Guidelines for Being More Honest in Everyday Life:
- Be realistic. It’s estimated that the average person tells 10 or more lies per week. Becoming more candid will require a good deal of effort. Give yourself credit each time you dare to be forthcoming instead of hiding behind a fib.
- Stop making excuses. Becoming more accountable is a great place to start. When you show up late for an appointment, just apologize for running late instead of pretending there was a traffic jam.
- Fulfill your promises. There will be less temptation to make up stories if you keep your word in the first place. Accept your limitations and take on only what you can handle.

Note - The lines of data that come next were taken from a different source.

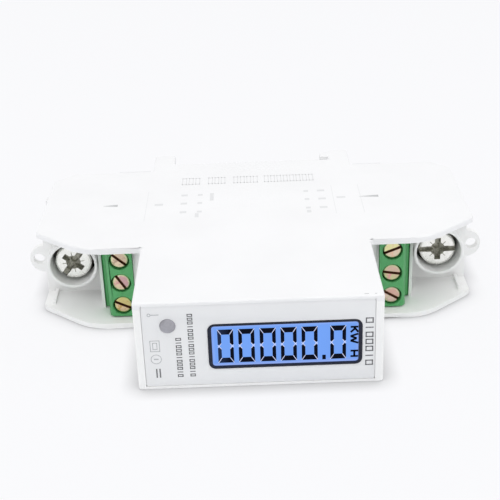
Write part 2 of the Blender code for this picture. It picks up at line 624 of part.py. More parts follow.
def cut_terminal_end(shell, side, sign):
    """The open recess, the clamp chamber behind its deck, the wire ways, collar, ear and rib."""
    before = min(NOSE_REACH, BLOCK_FACE_Y) - CUT_MARGIN
    end = EAR_CENTRE + EAR_RADIUS + CUT_MARGIN
    lip_x = HALF_NOSE + POCKET_LIP_REACH
    lip_back_y = POCKET_LIP_Y + POCKET_LIP_THICKNESS
    fin_x = PARTITION_X + PARTITION_FIN
    recess = [
        (HALF_NOSE, before), (HALF_NOSE, POCKET_LIP_Y), (lip_x, POCKET_LIP_Y), (lip_x, lip_back_y),
        (HALF_NOSE, lip_back_y), (HALF_NOSE, DECK_Y + CUT_MARGIN),
        (PARTITION_X, DECK_Y + CUT_MARGIN), (PARTITION_X, PARTITION_Y),
        (fin_x, PARTITION_Y), (fin_x, DECK_Y), (end, DECK_Y), (end, before),
    ]
    cut(shell, prism(f"recess_{side}", [(sign * x, y) for x, y in recess], "Z", WALL, PAST_CASE))
    if sign > 0:
        chamfer = END_CHAMFER + WALL / 2
        back = [(CHAMBER_END, BACK_Y - chamfer), (HALF_LENGTH - chamfer, BACK_Y - WALL),
                (PARTITION_OUTER, BACK_Y - WALL)]
    else:
        back = [(CHAMBER_END, CHANNEL_WALL_Y), (PARTITION_OUTER, CHANNEL_WALL_Y)]
    chamber = [(PARTITION_OUTER, DECK_BACK_Y), (CHAMBER_END, DECK_BACK_Y)] + back
    cut(shell, prism(f"chamber_{side}", [(sign * x, y) for x, y in chamber], "Z", WALL, PAST_CASE))
    busbar_half = BUSBAR_WIDTH / 2 + GAP
    inner, outer = sorted((sign * (PARTITION_X - GAP), sign * (PARTITION_OUTER + GAP)))
    cut(shell, box(f"busbar_window_{side}", (inner, BUSBAR_Y - GAP, MIDDLE - busbar_half),
                   (outer, WIRE_Y + GAP, MIDDLE + busbar_half)))
    for index, z in enumerate(pole_heights()):
        cut(shell, box(f"signal_wire_way_{side}_{index + 1}",
                       (inner, POLE_WIRE_Y - GAP, z - POLE_WIRE_DOOR / 2),
                       (outer, POLE_END_Y, z + POLE_WIRE_DOOR / 2)))
    door_half = WIRE_DOOR_WIDTH / 2
    door = rectangle(WIRE_Y - GAP, MIDDLE - door_half, CLAMP_FOOT_Y + GAP, MIDDLE + door_half,
                     WIRE_DOOR_ROUND)
    low, high = sorted((sign * (CHAMBER_END - CUT_MARGIN), sign * (HALF_LENGTH + CUT_MARGIN)))
    cut(shell, prism(f"wire_door_{side}", door, "X", low, high))
    collar_place = (sign * COLLAR_X, 0.0, MIDDLE)
    join(shell, turned(f"collar_{side}", collar_place, [
        (0.0, RIM_Y), (COLLAR_RADIUS - COLLAR_ROUND, RIM_Y),
        (COLLAR_RADIUS - COLLAR_ROUND * 0.3, RIM_Y + COLLAR_ROUND * 0.3),
        (COLLAR_RADIUS, RIM_Y + COLLAR_ROUND), (COLLAR_RADIUS, DECK_Y + WALL / 2),
        (0.0, DECK_Y + WALL / 2)]))
    cut(shell, turned(f"collar_bore_{side}", collar_place, [
        (0.0, RIM_Y - CUT_MARGIN), (COLLAR_BORE + COLLAR_ROUND + CUT_MARGIN, RIM_Y - CUT_MARGIN),
        (COLLAR_BORE + COLLAR_ROUND * 0.8, RIM_Y - 0.01),
        (COLLAR_BORE + COLLAR_ROUND * 0.25, RIM_Y + COLLAR_ROUND * 0.4),
        (COLLAR_BORE, RIM_Y + COLLAR_ROUND),
        (COLLAR_BORE, DECK_BACK_Y + GAP), (0.0, DECK_BACK_Y + GAP)]))
    ear_root = sign * (HALF_LENGTH - WALL / 2)
    ear = [(ear_root, MIDDLE - EAR_RADIUS)]
    for step in range(13):
        angle = math.radians(-90.0 + 15.0 * step)
        ear.append((sign * (EAR_CENTRE + EAR_RADIUS * math.cos(angle)),
                    MIDDLE + EAR_RADIUS * math.sin(angle)))
    ear.append((ear_root, MIDDLE + EAR_RADIUS))
    join(shell, prism(f"ear_{side}", ear, "Y", DECK_Y, DECK_Y + EAR_THICKNESS))
    cut(shell, cylinder(f"ear_hole_{side}", "Y", (sign * EAR_HOLE_X, DECK_Y - CUT_MARGIN, MIDDLE),
                        (sign * EAR_HOLE_X, DECK_Y + EAR_THICKNESS + CUT_MARGIN, MIDDLE),
                        EAR_HOLE_RADIUS, segments=20))
    join(shell, recess_rib(f"base_rib_{side}", sign, WALL / 2, WALL + RECESS_RIB_HEIGHT))


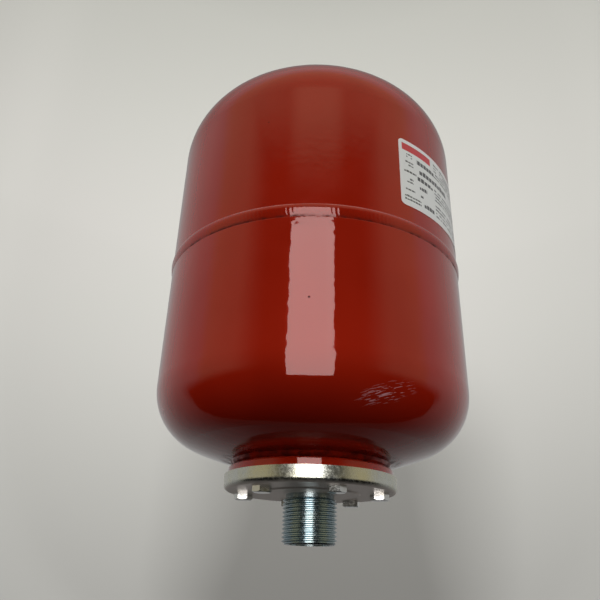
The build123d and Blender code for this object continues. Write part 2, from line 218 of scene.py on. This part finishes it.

- Ask directly. Direct approaches work better than manipulation. Invite a friend on a weekend getaway instead of trying to convince her that she looks tired and needs a break.
- Deal with conflicts. We sometimes keep quiet because it seems easier than dealing with conflict. Examine whether you’re accommodating others to be kind or if it would be better to work out your differences.
- Present yourself accurately. Take risks and open up to others. Express your true feelings. State your opinions even when they’re different than the majority.
- Think like a nurse. A Gallup poll found that nurses were especially straightforward. That makes sense considering that a person’s health is often at stake. Consider your impact on the world when you’re feeling inclined to sidestep the truth.
- Speak tactfully. Uncomfortable subjects and situations are easier to face when you choose your words carefully. It’s also helpful to select an appropriate time and place. Think about how you’d want someone to talk to you about a difficult topic and give them the same courtesy.
Guidelines for Being More Honest in Specific Situations:
- Evaluate your parenting. Your kids provide a lot of motivation for becoming a worthy role model. If you embrace honesty in your life, your children will follow suit. Help them develop solid communication skills and emotional intelligence. They’ll grow up to be more resilient and resourceful.
- Deepen your intimate relationships. The courage to be honest will strengthen your connection with your partner. You’ll feel accepted for who you are and give them the chance to experience the same joy.
- Be more honest at work. Find a line of work that allows you to operate according to your values. Figure out how to be honest with your boss and coworkers in a respectful way.
- Engage in self-reflection. Set aside time on a regular basis to review how you’re doing by incorporating honesty into your life. Think in terms of progress rather than perfection.
Honesty is good for your mind and body. Telling lies and keeping track of them can be stressful. Truthfulness, combined with sensitivity, will strengthen your relationships and help you feel better about yourself.